┌────────
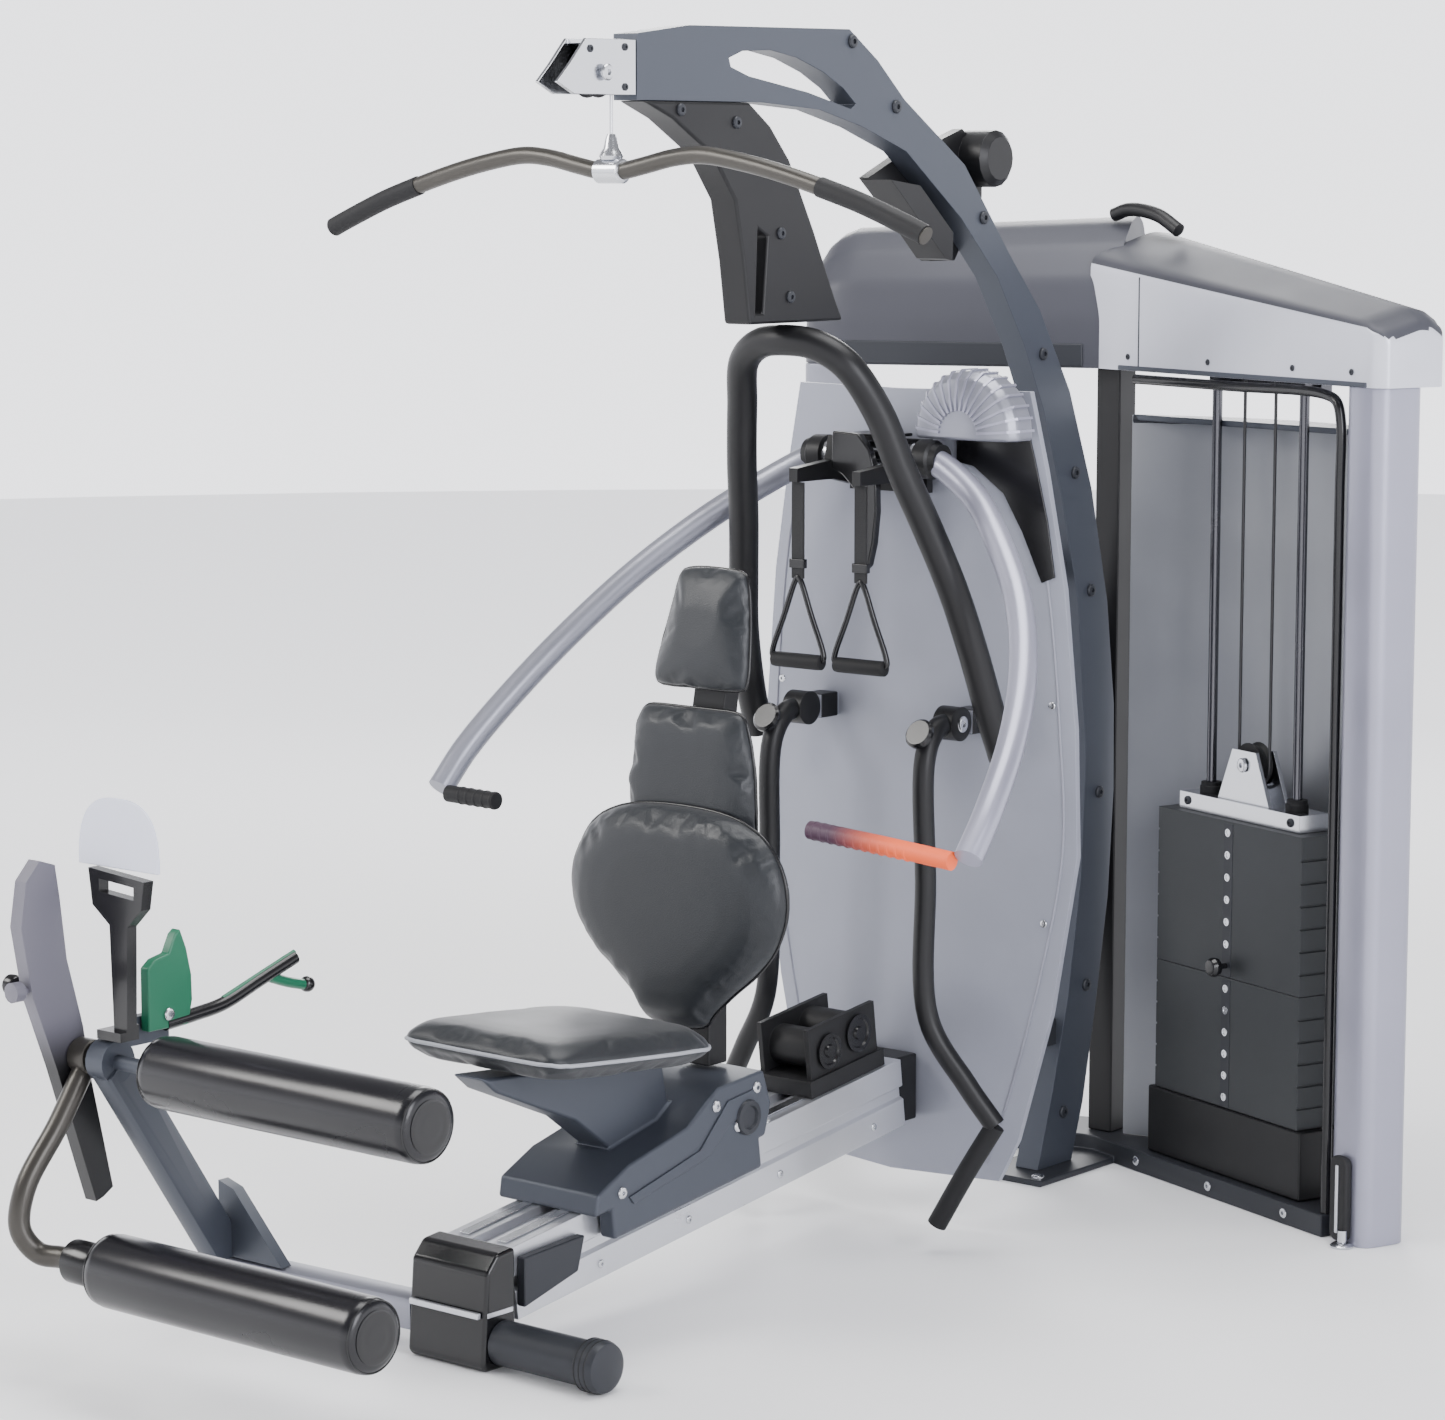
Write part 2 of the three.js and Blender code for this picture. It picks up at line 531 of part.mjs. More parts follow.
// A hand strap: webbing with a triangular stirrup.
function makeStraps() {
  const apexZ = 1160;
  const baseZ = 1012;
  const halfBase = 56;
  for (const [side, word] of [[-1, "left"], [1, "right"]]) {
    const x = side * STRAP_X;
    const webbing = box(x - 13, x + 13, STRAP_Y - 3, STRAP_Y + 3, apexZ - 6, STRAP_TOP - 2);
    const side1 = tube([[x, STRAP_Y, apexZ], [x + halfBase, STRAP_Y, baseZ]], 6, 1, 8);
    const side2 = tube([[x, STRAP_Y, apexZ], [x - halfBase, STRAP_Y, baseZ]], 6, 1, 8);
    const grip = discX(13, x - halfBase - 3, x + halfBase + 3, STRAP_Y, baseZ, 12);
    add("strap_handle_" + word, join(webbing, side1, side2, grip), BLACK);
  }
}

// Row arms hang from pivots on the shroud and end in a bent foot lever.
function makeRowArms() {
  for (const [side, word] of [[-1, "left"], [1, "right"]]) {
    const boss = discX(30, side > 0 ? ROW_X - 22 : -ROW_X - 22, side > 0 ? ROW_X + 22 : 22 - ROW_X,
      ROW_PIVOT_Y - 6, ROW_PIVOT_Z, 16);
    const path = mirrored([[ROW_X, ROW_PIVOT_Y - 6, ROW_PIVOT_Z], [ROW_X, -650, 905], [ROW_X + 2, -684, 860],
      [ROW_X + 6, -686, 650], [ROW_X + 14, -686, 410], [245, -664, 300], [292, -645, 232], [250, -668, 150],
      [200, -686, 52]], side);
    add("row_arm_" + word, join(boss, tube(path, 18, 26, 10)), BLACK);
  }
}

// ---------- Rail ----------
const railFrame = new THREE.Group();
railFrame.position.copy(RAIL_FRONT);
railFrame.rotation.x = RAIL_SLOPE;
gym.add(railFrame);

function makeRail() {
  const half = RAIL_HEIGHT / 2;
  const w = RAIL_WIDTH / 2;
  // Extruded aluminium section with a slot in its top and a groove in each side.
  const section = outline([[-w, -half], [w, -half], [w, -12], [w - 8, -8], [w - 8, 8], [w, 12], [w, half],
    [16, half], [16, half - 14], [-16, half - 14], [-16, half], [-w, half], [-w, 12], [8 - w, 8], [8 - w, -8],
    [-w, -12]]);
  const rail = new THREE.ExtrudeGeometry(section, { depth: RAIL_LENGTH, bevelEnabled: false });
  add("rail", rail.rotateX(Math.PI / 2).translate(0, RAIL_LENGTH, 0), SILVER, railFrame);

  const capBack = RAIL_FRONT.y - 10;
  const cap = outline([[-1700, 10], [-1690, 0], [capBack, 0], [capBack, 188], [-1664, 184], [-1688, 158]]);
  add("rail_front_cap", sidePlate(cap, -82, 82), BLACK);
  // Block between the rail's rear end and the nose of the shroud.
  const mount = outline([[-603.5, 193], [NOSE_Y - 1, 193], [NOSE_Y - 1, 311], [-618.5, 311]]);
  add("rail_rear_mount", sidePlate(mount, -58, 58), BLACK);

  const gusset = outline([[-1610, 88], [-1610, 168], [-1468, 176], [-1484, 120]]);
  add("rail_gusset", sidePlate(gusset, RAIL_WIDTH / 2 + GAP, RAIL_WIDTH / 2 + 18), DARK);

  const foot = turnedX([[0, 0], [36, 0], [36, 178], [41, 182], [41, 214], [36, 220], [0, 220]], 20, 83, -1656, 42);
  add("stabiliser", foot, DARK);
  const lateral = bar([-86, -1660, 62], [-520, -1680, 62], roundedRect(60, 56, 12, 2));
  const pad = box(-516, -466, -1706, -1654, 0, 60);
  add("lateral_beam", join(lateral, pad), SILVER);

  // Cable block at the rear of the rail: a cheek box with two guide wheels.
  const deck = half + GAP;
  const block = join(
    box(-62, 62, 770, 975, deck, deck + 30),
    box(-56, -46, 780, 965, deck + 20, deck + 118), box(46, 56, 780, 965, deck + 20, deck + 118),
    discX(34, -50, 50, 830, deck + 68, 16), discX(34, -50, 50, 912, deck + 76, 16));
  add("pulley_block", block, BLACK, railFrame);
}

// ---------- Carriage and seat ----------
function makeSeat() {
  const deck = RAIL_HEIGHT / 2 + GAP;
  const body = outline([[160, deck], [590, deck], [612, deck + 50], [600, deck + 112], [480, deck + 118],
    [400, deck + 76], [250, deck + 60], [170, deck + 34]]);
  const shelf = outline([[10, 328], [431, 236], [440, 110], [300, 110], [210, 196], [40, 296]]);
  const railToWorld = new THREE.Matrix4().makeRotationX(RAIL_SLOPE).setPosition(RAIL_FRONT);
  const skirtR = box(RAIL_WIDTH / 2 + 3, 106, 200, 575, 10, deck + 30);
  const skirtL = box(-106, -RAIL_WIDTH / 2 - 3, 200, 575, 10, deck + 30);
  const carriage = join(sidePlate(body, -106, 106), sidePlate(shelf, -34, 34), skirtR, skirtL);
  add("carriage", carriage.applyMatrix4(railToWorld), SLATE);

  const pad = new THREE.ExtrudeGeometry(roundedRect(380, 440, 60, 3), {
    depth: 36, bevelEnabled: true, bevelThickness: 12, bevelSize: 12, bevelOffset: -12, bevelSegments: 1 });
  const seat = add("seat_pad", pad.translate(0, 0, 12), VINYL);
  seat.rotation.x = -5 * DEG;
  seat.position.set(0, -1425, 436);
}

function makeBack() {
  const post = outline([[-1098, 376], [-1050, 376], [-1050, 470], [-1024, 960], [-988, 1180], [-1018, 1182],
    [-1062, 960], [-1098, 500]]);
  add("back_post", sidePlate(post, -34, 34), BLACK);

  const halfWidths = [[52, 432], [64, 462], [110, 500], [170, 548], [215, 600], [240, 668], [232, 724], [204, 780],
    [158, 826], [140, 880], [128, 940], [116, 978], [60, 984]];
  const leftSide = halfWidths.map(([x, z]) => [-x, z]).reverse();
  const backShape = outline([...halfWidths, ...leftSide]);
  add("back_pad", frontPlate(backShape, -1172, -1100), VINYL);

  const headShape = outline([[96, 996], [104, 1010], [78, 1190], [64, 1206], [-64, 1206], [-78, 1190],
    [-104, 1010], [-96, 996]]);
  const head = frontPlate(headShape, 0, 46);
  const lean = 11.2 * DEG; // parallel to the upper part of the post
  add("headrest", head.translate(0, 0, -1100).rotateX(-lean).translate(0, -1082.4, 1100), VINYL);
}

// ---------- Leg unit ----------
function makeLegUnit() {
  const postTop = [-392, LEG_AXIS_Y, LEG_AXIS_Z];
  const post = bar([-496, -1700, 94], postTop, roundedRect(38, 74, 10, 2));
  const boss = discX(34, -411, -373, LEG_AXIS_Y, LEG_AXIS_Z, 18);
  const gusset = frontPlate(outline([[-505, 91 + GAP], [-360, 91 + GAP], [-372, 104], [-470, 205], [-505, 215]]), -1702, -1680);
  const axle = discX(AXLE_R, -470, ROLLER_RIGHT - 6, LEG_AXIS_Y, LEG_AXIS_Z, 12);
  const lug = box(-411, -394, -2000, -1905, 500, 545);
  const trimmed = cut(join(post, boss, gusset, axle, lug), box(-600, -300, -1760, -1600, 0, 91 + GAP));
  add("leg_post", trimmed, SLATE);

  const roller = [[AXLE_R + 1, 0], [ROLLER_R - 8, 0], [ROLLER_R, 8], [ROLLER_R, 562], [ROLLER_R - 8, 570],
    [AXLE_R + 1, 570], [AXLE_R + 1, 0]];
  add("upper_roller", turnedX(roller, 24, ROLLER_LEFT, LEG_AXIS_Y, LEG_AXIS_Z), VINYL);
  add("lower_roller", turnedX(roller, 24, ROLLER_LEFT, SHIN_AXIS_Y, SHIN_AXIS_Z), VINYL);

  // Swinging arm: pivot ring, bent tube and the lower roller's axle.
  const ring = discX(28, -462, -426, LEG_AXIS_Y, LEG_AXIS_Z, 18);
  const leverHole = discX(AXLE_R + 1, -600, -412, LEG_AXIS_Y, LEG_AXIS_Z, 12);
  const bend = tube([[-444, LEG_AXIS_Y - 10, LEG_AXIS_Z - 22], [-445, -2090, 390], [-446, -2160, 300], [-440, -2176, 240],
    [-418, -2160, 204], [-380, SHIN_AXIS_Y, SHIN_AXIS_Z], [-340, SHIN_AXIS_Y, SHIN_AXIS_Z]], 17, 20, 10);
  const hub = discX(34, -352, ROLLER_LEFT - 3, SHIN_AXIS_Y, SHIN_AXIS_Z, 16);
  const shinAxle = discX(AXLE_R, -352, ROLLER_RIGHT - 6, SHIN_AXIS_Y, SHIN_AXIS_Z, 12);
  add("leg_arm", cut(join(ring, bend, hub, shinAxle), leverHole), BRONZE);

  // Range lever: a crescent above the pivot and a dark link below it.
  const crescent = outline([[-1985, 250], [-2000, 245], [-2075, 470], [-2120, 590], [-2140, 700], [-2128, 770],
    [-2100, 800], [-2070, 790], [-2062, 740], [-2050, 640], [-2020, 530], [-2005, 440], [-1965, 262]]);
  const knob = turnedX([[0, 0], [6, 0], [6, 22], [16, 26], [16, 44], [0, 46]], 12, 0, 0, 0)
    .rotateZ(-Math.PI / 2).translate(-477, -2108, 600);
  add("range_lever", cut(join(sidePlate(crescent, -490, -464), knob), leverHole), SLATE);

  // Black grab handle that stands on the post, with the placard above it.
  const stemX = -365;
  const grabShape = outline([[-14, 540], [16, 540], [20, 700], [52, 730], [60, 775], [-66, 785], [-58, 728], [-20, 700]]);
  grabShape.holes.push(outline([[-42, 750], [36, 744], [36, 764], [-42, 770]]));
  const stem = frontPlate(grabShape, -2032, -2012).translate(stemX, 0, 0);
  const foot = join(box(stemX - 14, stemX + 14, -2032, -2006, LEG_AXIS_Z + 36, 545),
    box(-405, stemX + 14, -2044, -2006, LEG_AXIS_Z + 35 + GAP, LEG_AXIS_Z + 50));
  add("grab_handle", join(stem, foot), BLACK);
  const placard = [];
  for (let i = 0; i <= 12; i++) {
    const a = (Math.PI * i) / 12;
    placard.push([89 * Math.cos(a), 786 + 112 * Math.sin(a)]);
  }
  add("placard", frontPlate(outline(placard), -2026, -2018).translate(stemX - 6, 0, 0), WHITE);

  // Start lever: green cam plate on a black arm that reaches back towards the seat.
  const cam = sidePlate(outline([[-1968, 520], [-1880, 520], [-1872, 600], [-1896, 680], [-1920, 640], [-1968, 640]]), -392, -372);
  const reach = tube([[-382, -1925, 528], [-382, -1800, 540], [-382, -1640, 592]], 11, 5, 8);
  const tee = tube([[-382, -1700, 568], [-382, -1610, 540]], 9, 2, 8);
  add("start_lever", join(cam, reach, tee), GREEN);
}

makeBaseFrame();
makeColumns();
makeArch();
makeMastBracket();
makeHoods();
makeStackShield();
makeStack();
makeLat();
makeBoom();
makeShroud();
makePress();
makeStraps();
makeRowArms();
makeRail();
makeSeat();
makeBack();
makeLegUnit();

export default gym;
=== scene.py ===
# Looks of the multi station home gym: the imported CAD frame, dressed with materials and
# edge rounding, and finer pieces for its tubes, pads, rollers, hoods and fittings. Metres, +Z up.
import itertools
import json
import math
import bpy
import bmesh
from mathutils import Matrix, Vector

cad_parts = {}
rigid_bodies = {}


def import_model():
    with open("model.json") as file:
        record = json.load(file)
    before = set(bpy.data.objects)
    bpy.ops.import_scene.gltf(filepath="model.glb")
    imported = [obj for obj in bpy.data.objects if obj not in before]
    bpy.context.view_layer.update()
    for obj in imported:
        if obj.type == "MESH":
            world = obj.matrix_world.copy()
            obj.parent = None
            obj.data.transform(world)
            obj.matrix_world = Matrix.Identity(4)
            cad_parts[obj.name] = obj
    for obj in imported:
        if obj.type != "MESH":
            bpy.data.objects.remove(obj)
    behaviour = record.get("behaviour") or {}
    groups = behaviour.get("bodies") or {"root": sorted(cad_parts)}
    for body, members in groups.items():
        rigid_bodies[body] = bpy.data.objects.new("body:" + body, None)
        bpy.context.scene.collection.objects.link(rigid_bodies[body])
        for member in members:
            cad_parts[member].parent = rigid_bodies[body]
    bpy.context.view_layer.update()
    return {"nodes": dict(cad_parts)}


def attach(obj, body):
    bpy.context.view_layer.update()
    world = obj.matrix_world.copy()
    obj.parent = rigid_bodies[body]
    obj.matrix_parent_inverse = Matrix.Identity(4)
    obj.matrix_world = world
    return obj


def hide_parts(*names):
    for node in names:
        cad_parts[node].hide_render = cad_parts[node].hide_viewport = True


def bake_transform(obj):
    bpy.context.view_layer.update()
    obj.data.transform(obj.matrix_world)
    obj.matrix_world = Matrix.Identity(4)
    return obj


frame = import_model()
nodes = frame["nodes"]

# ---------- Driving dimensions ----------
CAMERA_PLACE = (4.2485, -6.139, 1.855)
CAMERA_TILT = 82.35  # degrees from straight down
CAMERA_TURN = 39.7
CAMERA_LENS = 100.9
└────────
▸ **TO DO**: Copy, please, exactly the lines that start at the first line of the data and end at the line containing "gym.add(railFrame);", both kept and no others.

▸ **EXPECTED ANSWER**:
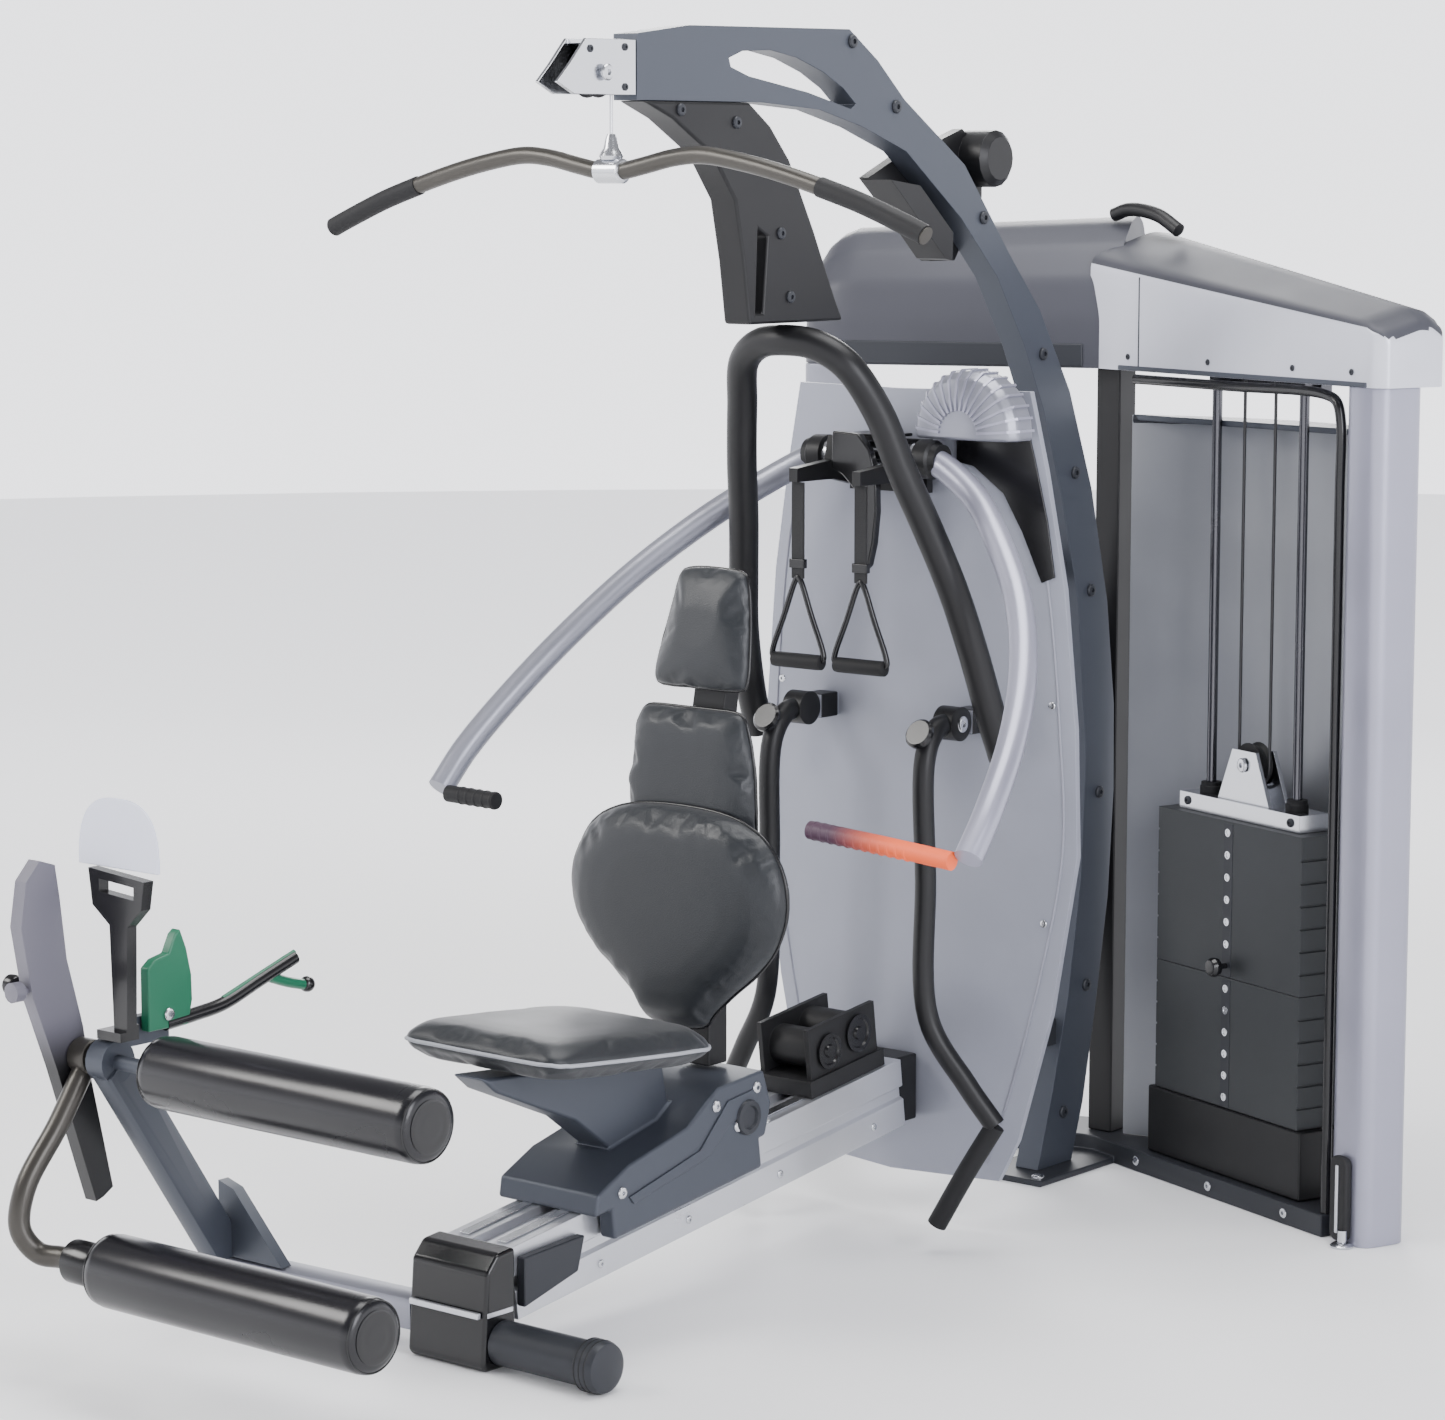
Write part 2 of the three.js and Blender code for this picture. It picks up at line 531 of part.mjs. More parts follow.
// A hand strap: webbing with a triangular stirrup.
function makeStraps() {
  const apexZ = 1160;
  const baseZ = 1012;
  const halfBase = 56;
  for (const [side, word] of [[-1, "left"], [1, "right"]]) {
    const x = side * STRAP_X;
    const webbing = box(x - 13, x + 13, STRAP_Y - 3, STRAP_Y + 3, apexZ - 6, STRAP_TOP - 2);
    const side1 = tube([[x, STRAP_Y, apexZ], [x + halfBase, STRAP_Y, baseZ]], 6, 1, 8);
    const side2 = tube([[x, STRAP_Y, apexZ], [x - halfBase, STRAP_Y, baseZ]], 6, 1, 8);
    const grip = discX(13, x - halfBase - 3, x + halfBase + 3, STRAP_Y, baseZ, 12);
    add("strap_handle_" + word, join(webbing, side1, side2, grip), BLACK);
  }
}

// Row arms hang from pivots on the shroud and end in a bent foot lever.
function makeRowArms() {
  for (const [side, word] of [[-1, "left"], [1, "right"]]) {
    const boss = discX(30, side > 0 ? ROW_X - 22 : -ROW_X - 22, side > 0 ? ROW_X + 22 : 22 - ROW_X,
      ROW_PIVOT_Y - 6, ROW_PIVOT_Z, 16);
    const path = mirrored([[ROW_X, ROW_PIVOT_Y - 6, ROW_PIVOT_Z], [ROW_X, -650, 905], [ROW_X + 2, -684, 860],
      [ROW_X + 6, -686, 650], [ROW_X + 14, -686, 410], [245, -664, 300], [292, -645, 232], [250, -668, 150],
      [200, -686, 52]], side);
    add("row_arm_" + word, join(boss, tube(path, 18, 26, 10)), BLACK);
  }
}

// ---------- Rail ----------
const railFrame = new THREE.Group();
railFrame.position.copy(RAIL_FRONT);
railFrame.rotation.x = RAIL_SLOPE;
gym.add(railFrame);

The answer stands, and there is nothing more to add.